Entrañable y con corazón, la nueva película de Fernando Trueba es una experiencia sensitiva que pone a prueba la empatía del espectador. En la pantalla se desarrolla un viaje emocional del que es difícil escapar y que muestra sus cartas con una transparencia encomiable
Adaptando la novela de Héctor Abad Faciolince, ‘El olvido que seremos’ relata de manera íntima la vida del padre del autor, el médico Héctor Abad Gómez, carismático líder social y hombre de familia, destacado activista por los derechos humanos en el Medellín polarizado y violento de los años 70.
Al estar tristemente basada en hechos reales, muchos conocerán el desenlace de la historia. Pero aun así, aunque se acuda al cine sabiendo el final, la película es una puñalada directa al corazón. Señal que evidencia las bondades de ‘El olvido que seremos’.
El principal pilar sobre el que se sustenta el film es la relación padre – hijo. La historia se explica desde el punto de vista del hijo, y esto hace que veamos al protagonista encarnado por Javier Cámara como un héroe. Habrá quien aquí señale el retrato sin claroscuros del personaje, que es poco menos que un santo, pero claro; todo está justificado con el punto de vista. Y funciona.

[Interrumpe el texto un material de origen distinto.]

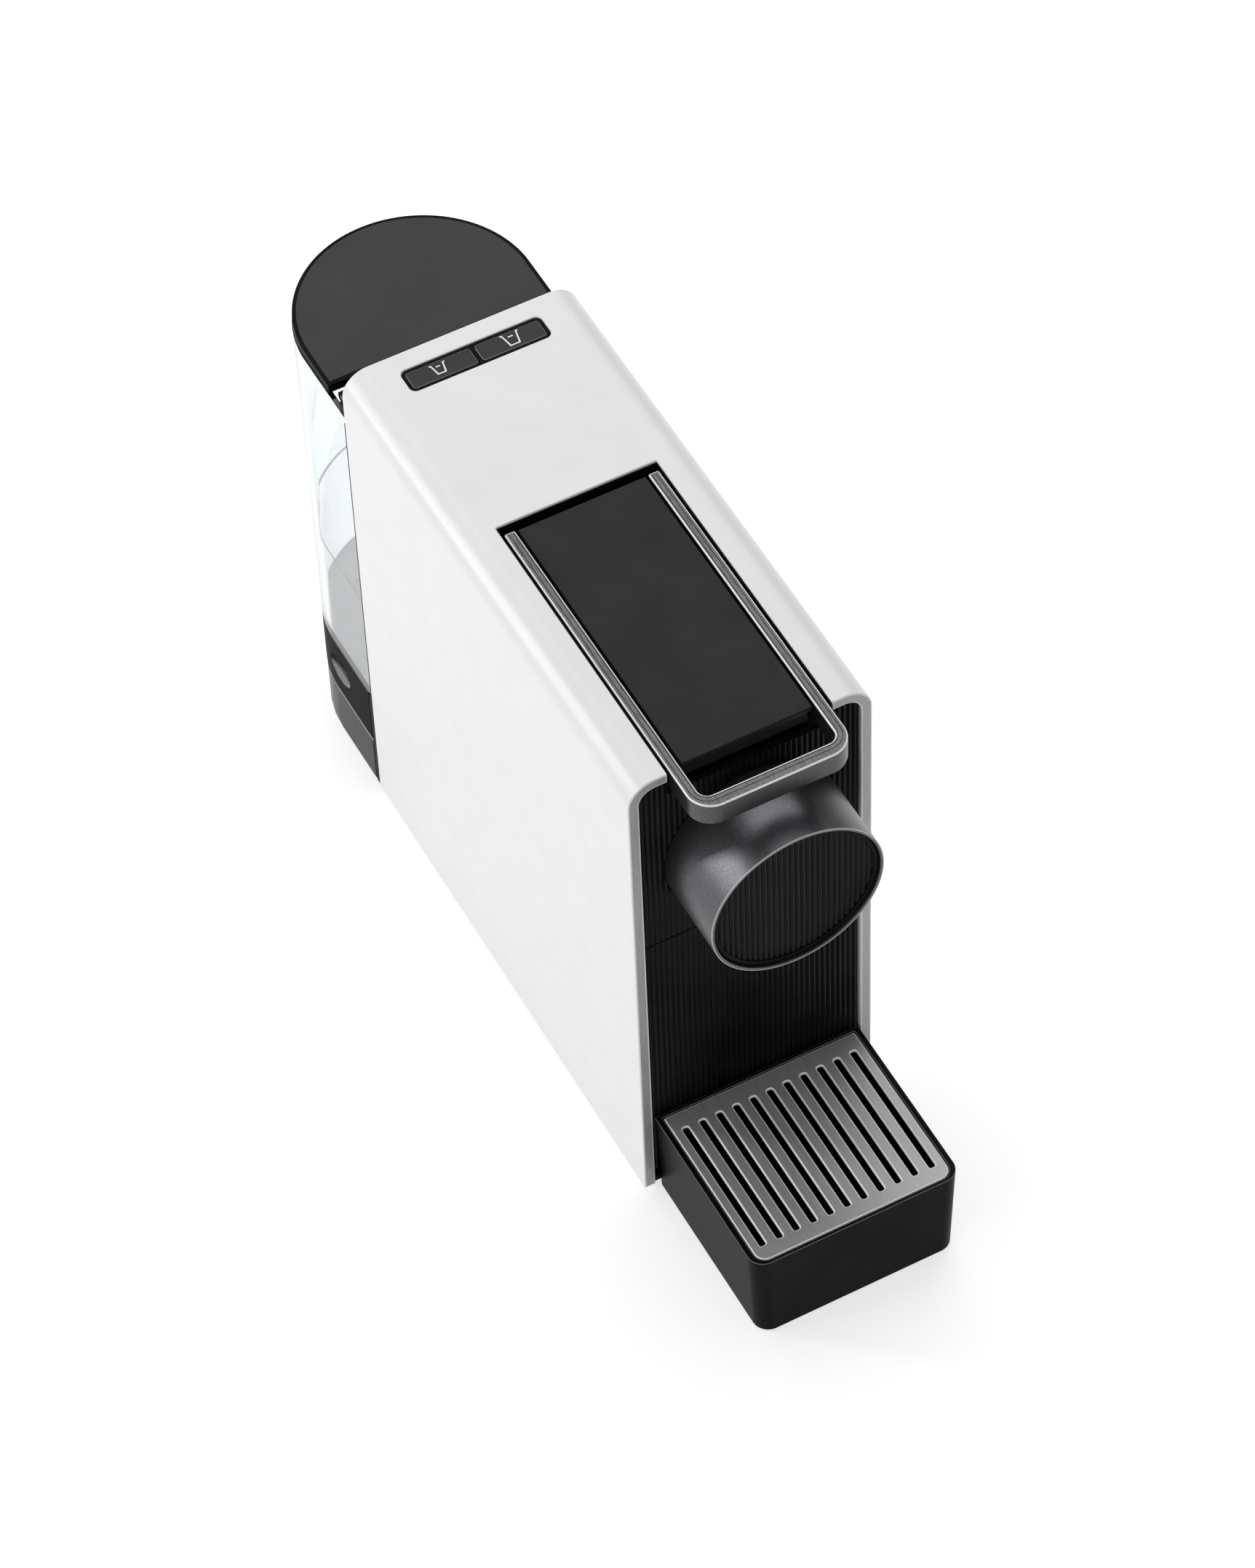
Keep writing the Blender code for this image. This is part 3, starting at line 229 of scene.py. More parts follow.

Tanto la versión niño como la versión adulta del hijo cumplen con creces. Ambos actores están correctos y consiguen aguantar el tipo. Al igual que el resto del elenco, donde no se encuentra a nadie que desfallezca ni en una sola de las escenas. Aunque claro, todos orbitan alrededor de un enorme Javier Cámara.
El riojano se come la pantalla y no tiene reparos en ponerse la película sobre sus hombros. Aunque eso sí, a veces se le va el acento al castellano y nunca se deja de ver a Javier Cámara intentando parecer colombiano. Pero esta nota es queriendo ir al detalle y buscando las cosquillas al film; pues, como he dicho, el actor ofrece una interpretación brillante y su carisma empapa todo el metraje.
El guion de David Trueba funciona e hila muy bien los distintos núcleos narrativos. Contiene dos películas en una: la parte bucólica de la infancia y la parte política del final. El espectador va madurando con el niño y, a medida que este se hace mayor y ve las implicaciones de su padre, también el espectador toma conciencia de esta nueva faceta del film. Y aquí hay un riesgo; o se compra este cambio en la película o no. Existe el peligro de que alguien se encandile con el tono naif y bonito de la primera parte y que después le cueste pasar a la crudeza de la segunda mitad.
Fernando Trueba dirige con ganas y cariño hacia sus personajes. Cada una de las escenas está impregnada de amor hacia la historia, y esto llega al espectador muy bien. La cámara se mueve sin estridencias, pero sabiendo dónde estar en cada uno de los momentos. Las imágenes son luminosas y la dirección de actores precisa. Nada desentona en el conjunto, y es el mejor trabajo de Trueba en años.
En definitiva, que un cineasta de su talla estrene película siempre es motivo de celebración y si encima es con un relato de este calibre, mejor aún. Quien se deje llevar de la mano de los personajes, la disfrutará. Aunque puede que no todo el mundo se sienta cercano a esta historia tan edulcorada y empática. Podrá gustar más o podrá gustar menos, pero es un buen film, no en vano ganó el Goya a la mejor película iberoamericana.